• [Required task] Repeat, please, only the lines from the top of the data down to the line with "from the face."; include both of those lines.

##########

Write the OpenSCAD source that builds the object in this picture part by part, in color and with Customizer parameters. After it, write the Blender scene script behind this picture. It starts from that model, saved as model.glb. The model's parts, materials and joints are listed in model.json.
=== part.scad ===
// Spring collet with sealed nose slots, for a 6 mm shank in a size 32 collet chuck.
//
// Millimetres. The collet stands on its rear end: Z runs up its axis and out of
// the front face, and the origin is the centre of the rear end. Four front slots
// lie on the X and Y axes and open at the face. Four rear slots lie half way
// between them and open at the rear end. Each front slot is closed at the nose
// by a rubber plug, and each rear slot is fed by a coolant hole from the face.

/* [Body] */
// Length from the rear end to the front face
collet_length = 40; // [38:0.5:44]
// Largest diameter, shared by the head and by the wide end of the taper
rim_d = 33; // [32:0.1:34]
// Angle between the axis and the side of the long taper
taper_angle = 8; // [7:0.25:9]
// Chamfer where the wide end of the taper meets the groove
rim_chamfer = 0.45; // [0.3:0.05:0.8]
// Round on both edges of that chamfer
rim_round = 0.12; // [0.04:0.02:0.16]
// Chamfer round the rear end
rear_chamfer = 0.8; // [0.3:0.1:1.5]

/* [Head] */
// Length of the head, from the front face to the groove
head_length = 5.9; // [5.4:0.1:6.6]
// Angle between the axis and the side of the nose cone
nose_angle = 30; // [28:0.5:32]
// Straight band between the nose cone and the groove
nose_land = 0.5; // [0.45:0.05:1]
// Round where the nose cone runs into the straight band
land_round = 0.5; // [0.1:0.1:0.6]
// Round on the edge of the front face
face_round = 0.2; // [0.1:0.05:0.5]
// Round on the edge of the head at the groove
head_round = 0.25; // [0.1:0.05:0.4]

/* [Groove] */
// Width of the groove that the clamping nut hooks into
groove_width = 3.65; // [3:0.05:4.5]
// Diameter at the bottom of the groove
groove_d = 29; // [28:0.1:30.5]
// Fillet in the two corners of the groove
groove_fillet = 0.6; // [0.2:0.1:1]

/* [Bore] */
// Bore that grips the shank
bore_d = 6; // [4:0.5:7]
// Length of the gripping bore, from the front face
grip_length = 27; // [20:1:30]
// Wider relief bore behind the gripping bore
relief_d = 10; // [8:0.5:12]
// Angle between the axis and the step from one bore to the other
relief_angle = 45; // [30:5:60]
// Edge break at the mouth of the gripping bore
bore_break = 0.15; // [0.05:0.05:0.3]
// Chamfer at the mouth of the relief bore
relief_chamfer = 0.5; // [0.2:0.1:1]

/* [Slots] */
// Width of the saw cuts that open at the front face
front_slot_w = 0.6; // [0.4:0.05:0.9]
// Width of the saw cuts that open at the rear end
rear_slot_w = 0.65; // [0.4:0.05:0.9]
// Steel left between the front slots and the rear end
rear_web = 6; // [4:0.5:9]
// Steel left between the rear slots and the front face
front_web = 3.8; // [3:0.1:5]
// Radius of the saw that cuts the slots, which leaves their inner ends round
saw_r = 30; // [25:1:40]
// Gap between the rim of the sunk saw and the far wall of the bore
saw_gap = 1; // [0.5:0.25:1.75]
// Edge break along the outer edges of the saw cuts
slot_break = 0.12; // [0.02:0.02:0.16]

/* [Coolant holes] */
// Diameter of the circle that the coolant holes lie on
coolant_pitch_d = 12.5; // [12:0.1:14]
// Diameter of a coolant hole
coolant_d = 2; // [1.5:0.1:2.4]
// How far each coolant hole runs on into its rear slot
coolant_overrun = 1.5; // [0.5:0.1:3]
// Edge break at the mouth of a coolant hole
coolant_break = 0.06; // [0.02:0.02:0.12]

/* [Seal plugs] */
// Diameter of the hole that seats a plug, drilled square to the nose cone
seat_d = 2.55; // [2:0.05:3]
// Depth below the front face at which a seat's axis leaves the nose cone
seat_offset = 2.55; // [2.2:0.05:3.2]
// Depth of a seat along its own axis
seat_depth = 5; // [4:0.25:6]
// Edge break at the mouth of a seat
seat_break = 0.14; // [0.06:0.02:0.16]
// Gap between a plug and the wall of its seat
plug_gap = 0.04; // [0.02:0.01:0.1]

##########

• [Exercise result]
Write the OpenSCAD source that builds the object in this picture part by part, in color and with Customizer parameters. After it, write the Blender scene script behind this picture. It starts from that model, saved as model.glb. The model's parts, materials and joints are listed in model.json.
=== part.scad ===
// Spring collet with sealed nose slots, for a 6 mm shank in a size 32 collet chuck.
//
// Millimetres. The collet stands on its rear end: Z runs up its axis and out of
// the front face, and the origin is the centre of the rear end. Four front slots
// lie on the X and Y axes and open at the face. Four rear slots lie half way
// between them and open at the rear end. Each front slot is closed at the nose
// by a rubber plug, and each rear slot is fed by a coolant hole from the face.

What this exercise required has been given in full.